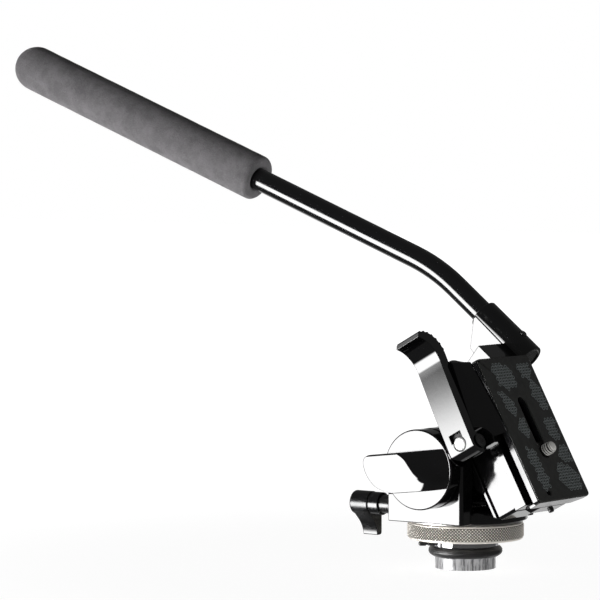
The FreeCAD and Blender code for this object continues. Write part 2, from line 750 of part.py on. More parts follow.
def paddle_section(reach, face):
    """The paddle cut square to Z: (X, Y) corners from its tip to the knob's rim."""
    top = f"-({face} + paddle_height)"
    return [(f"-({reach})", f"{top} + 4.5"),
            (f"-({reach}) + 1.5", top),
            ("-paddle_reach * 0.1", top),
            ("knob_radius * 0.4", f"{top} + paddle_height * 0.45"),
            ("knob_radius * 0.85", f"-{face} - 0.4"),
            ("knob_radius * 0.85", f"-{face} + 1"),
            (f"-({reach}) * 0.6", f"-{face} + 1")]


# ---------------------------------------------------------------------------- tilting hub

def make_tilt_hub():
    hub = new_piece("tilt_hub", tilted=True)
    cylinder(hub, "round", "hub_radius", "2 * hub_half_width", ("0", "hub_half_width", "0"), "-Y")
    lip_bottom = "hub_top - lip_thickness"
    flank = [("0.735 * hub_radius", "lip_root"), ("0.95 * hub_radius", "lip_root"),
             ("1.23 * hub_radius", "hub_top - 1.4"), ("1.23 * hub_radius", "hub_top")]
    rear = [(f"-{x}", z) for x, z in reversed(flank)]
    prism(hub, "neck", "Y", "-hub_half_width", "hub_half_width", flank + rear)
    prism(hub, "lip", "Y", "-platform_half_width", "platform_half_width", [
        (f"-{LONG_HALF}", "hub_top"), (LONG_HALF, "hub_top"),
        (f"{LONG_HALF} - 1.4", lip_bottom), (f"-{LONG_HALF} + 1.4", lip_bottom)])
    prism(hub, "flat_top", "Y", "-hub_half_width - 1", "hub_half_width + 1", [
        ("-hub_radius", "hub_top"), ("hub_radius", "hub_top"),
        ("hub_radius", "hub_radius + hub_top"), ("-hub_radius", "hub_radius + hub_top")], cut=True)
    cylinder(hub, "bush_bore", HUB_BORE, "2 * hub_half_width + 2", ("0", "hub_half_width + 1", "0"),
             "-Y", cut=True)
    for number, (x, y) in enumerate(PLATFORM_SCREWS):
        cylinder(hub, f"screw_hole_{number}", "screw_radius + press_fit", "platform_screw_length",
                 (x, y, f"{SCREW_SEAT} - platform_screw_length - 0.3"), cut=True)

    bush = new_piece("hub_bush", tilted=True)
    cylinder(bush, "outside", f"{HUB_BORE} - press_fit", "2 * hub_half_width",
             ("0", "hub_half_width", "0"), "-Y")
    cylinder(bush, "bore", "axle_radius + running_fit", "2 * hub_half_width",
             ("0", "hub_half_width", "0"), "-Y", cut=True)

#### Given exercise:
Scan the listing above for the word "from" and show each line where it is found.

#### Task answer:
The FreeCAD and Blender code for this object continues. Write part 2, from line 750 of part.py on. More parts follow.
    """The paddle cut square to Z: (X, Y) corners from its tip to the knob's rim."""